The next question that comes to mind is “where will the government get the money for all of this communication?” The answer is that although the government must lead any national branding exercise, the private sector has an important role to play, as it has done throughout the years, in supporting any communication related to promoting Lebanon. Just as private corporations have sponsored arts and cultural festivals, helping make these successes, and Middle East Airlines has helped promote Lebanon through in-flight advertising, companies can help fund the development of a Lebanese brand identity and its accompanying communication. Public-private partnerships will help enrich the quality of communication about Lebanon, drawing on companies’ expertise in branding and promotion.

Additionally, many communication activities can have a big impact with a small budget, including the dissemination of viral videos. Initiatives that create a public relations buzz without breaking the bank range from getting the largest Lebanese tabbouleh dish into the Guinness Book to getting recognition for Lebanon’s historic or natural wonders.

Going viral

Individuals, like the private sector, can also be instrumental in spreading the word about a new brand and its communication campaign. This was seen all across the worldwide web this summer with Lebanese posting videos and articles promoting Lebanon on social networks and emailing these to everyone they know.

Although Lebanese are currently launching initiatives to get their national cuisine and landmarks noticed, as well as sending information about Lebanon to their friends around the world, these efforts are missing the elements that could make a greater impact. These activities need to be tied into a larger brand and positioning for Lebanon to help audiences understand their purpose, rather than seeing them as ad hoc initiatives. Viral communication should inspire those people who can help spread the brand’s message to not only accept the new brand, but embrace it as their own and agree that what is being said in the communication is what they would have chosen to say if someone asked them about their country.
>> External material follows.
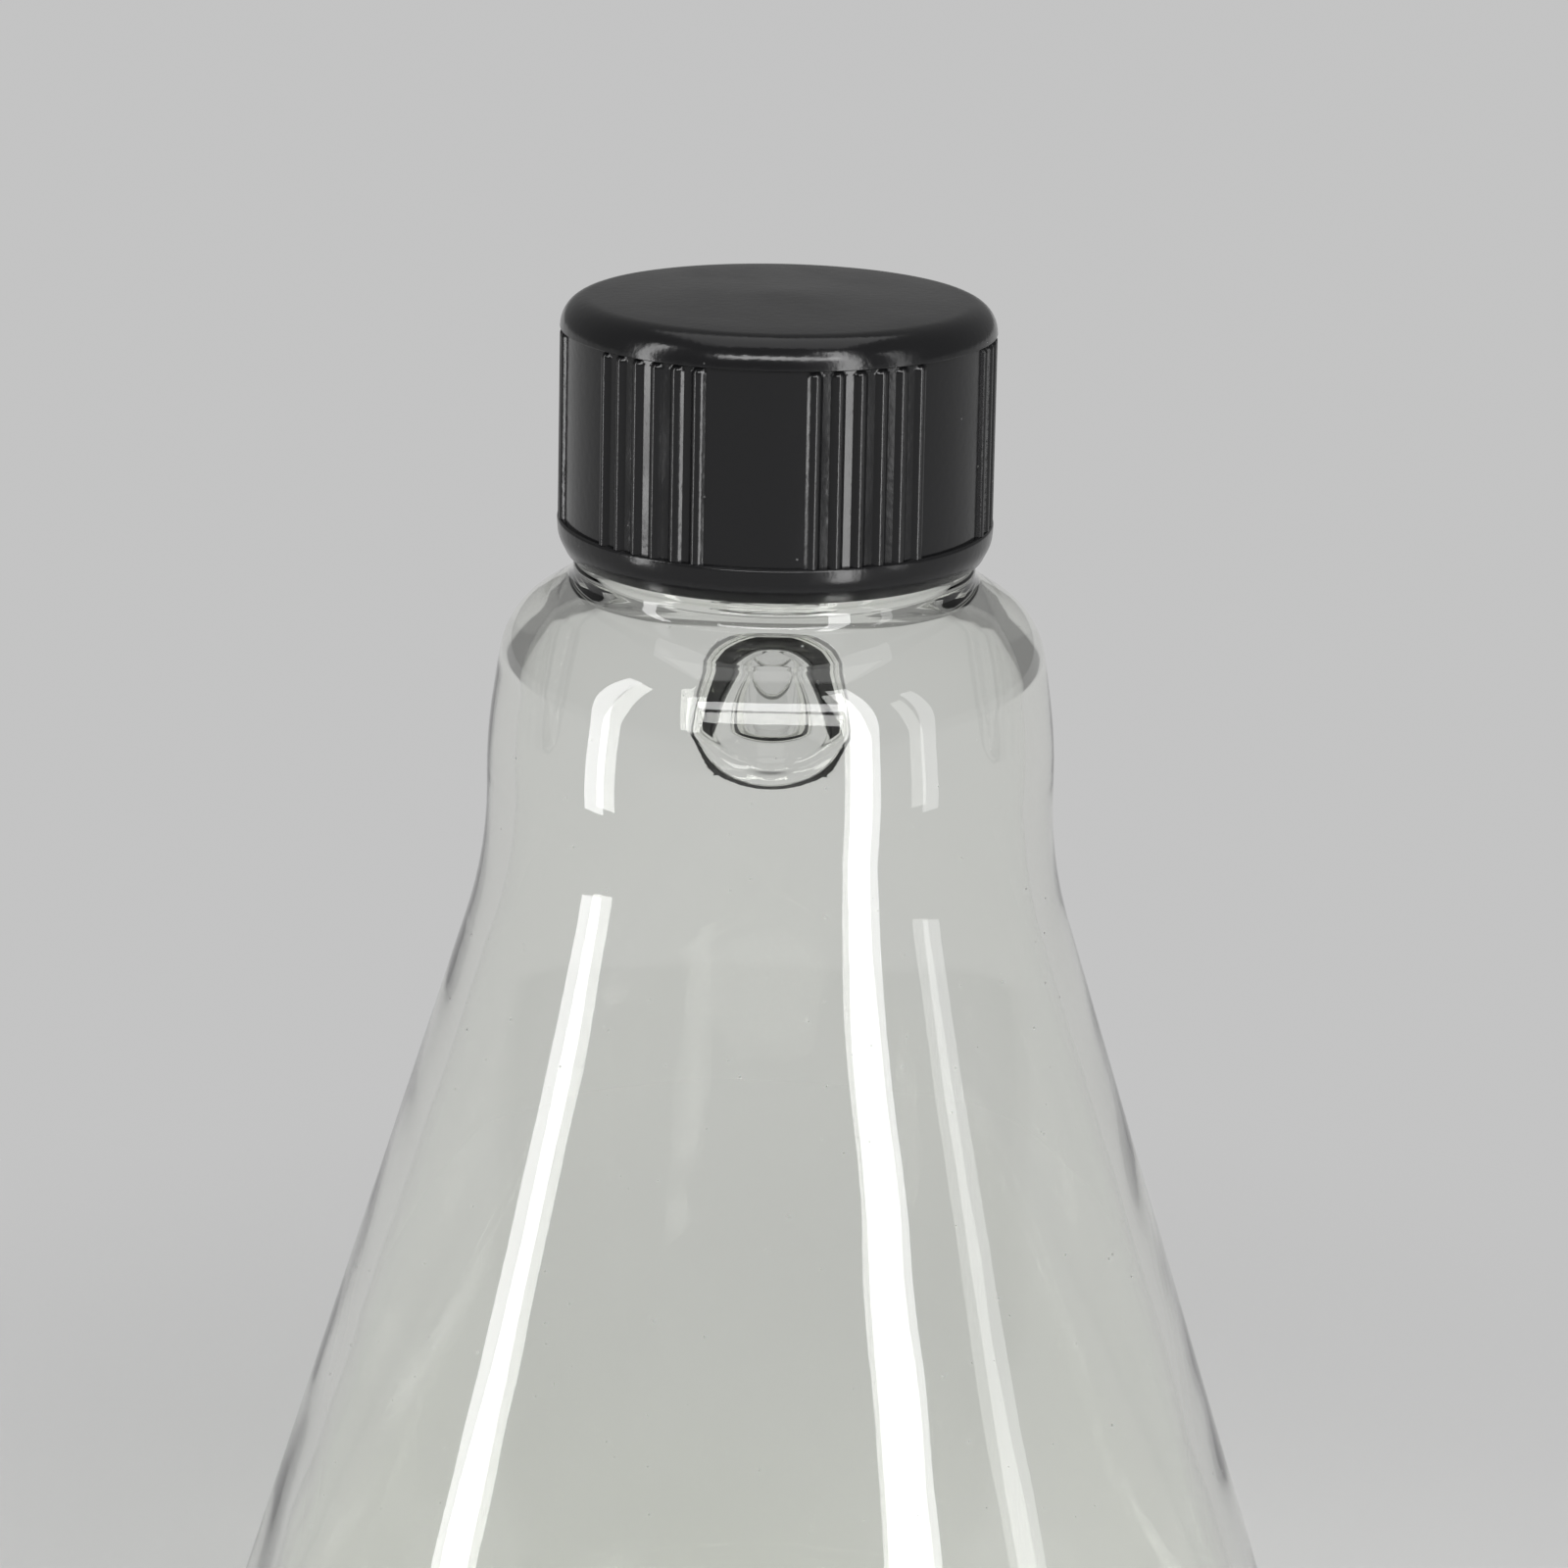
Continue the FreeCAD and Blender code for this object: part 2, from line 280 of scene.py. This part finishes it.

Such powerful country branding that strikes a chord with audiences is more than an aesthetically pleasing logo or an appealing campaign that invites us to visit a country for some sun and fun. When country branding is the result of a well-built strategy based on a national consensus, the identity that is created and the resulting communication takes on a life of its own, becoming a symbol of the country’s narrative in such a way that people no longer realize which was created first: the country or the brand.